## Data extract
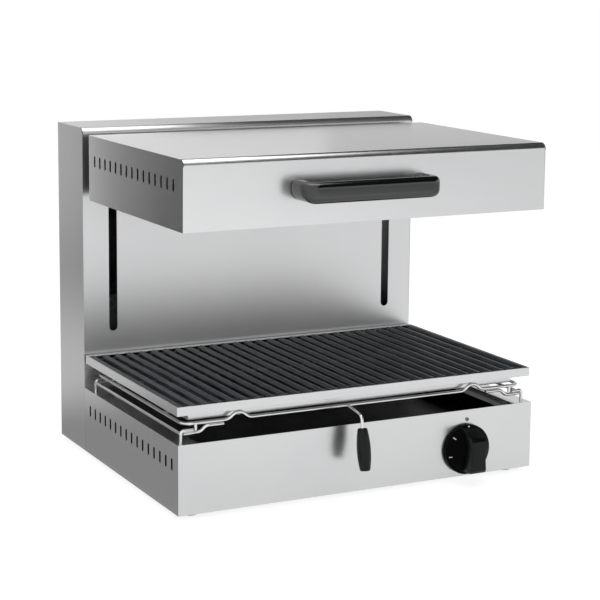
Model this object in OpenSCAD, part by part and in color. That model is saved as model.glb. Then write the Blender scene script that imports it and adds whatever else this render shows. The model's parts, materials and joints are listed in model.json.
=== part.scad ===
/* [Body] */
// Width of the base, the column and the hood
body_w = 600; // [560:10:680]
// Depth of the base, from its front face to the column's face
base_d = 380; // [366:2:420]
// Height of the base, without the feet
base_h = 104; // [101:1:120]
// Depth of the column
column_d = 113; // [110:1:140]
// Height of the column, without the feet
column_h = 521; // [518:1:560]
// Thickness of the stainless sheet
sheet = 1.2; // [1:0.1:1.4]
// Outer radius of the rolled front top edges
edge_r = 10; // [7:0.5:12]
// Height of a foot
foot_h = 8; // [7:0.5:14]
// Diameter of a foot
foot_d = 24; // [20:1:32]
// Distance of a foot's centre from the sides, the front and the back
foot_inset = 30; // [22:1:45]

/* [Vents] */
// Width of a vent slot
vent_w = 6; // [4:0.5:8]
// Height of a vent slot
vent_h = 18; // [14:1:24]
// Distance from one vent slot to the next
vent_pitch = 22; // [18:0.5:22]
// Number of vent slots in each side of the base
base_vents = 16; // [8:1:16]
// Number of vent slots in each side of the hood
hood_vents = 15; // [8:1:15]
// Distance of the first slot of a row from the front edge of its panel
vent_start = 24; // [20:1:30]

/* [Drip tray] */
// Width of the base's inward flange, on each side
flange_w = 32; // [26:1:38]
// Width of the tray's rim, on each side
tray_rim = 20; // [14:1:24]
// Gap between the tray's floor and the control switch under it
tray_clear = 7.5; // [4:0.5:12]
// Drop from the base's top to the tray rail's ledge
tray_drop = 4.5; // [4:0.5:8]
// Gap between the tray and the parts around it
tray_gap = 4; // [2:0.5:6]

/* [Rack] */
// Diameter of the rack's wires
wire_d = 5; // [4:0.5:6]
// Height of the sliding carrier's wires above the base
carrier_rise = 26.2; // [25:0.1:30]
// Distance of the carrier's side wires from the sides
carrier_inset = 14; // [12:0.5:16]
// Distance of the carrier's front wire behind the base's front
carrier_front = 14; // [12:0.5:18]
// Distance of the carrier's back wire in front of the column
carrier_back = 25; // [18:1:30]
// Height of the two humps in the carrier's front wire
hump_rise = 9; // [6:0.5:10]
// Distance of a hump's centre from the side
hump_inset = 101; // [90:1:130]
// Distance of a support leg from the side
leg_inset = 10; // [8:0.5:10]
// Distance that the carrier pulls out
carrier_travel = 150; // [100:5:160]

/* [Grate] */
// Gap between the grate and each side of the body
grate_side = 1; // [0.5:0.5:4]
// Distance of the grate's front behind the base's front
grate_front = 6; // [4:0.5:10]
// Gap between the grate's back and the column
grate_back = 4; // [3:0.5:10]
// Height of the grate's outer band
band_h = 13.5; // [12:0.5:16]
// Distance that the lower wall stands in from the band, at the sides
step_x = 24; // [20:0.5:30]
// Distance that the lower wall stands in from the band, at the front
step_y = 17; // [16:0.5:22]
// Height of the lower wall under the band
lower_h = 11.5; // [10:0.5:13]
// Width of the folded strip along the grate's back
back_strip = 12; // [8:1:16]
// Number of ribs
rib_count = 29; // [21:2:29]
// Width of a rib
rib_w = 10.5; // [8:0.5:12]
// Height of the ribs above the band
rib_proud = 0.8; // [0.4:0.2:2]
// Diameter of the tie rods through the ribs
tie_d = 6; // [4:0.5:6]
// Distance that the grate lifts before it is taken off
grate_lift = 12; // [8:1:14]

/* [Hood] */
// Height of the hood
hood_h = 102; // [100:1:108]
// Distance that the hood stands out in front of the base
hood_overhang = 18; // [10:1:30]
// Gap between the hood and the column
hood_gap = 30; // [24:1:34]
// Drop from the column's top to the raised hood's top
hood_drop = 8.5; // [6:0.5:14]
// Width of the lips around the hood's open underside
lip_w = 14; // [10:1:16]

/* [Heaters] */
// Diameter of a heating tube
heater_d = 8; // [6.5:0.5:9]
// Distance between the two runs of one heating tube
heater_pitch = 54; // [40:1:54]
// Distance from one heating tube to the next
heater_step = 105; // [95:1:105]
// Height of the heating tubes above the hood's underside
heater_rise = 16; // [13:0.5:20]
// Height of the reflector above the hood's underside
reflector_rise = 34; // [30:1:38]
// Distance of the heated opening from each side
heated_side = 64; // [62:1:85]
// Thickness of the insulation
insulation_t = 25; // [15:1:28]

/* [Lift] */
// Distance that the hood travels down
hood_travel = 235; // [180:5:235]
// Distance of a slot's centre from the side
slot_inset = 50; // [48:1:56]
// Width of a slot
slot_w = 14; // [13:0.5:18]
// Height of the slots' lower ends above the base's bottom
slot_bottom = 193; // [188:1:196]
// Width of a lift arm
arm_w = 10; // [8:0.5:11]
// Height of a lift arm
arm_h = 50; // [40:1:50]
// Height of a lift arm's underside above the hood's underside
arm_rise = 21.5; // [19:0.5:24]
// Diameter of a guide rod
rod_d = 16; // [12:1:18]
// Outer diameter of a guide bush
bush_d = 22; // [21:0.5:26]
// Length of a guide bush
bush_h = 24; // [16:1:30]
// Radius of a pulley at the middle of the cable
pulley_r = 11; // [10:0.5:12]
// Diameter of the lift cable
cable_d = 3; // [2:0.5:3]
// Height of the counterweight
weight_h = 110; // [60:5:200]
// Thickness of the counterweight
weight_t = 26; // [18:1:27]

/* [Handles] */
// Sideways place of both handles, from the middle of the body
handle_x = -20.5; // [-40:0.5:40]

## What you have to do
Begin with the first line of the listing and copy exactly through the line that contains "tray_gap = 4; // [2:0.5:6]", please, keeping both ends and leaving out everything after.

## Result below
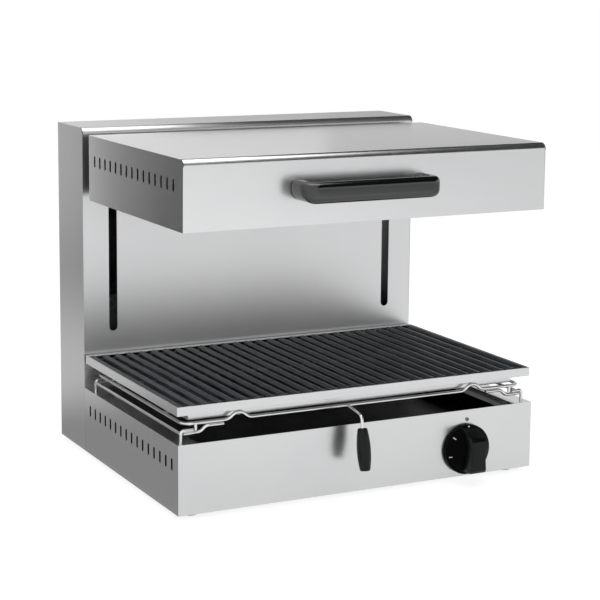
Model this object in OpenSCAD, part by part and in color. That model is saved as model.glb. Then write the Blender scene script that imports it and adds whatever else this render shows. The model's parts, materials and joints are listed in model.json.
=== part.scad ===
/* [Body] */
// Width of the base, the column and the hood
body_w = 600; // [560:10:680]
// Depth of the base, from its front face to the column's face
base_d = 380; // [366:2:420]
// Height of the base, without the feet
base_h = 104; // [101:1:120]
// Depth of the column
column_d = 113; // [110:1:140]
// Height of the column, without the feet
column_h = 521; // [518:1:560]
// Thickness of the stainless sheet
sheet = 1.2; // [1:0.1:1.4]
// Outer radius of the rolled front top edges
edge_r = 10; // [7:0.5:12]
// Height of a foot
foot_h = 8; // [7:0.5:14]
// Diameter of a foot
foot_d = 24; // [20:1:32]
// Distance of a foot's centre from the sides, the front and the back
foot_inset = 30; // [22:1:45]

/* [Vents] */
// Width of a vent slot
vent_w = 6; // [4:0.5:8]
// Height of a vent slot
vent_h = 18; // [14:1:24]
// Distance from one vent slot to the next
vent_pitch = 22; // [18:0.5:22]
// Number of vent slots in each side of the base
base_vents = 16; // [8:1:16]
// Number of vent slots in each side of the hood
hood_vents = 15; // [8:1:15]
// Distance of the first slot of a row from the front edge of its panel
vent_start = 24; // [20:1:30]

/* [Drip tray] */
// Width of the base's inward flange, on each side
flange_w = 32; // [26:1:38]
// Width of the tray's rim, on each side
tray_rim = 20; // [14:1:24]
// Gap between the tray's floor and the control switch under it
tray_clear = 7.5; // [4:0.5:12]
// Drop from the base's top to the tray rail's ledge
tray_drop = 4.5; // [4:0.5:8]
// Gap between the tray and the parts around it
tray_gap = 4; // [2:0.5:6]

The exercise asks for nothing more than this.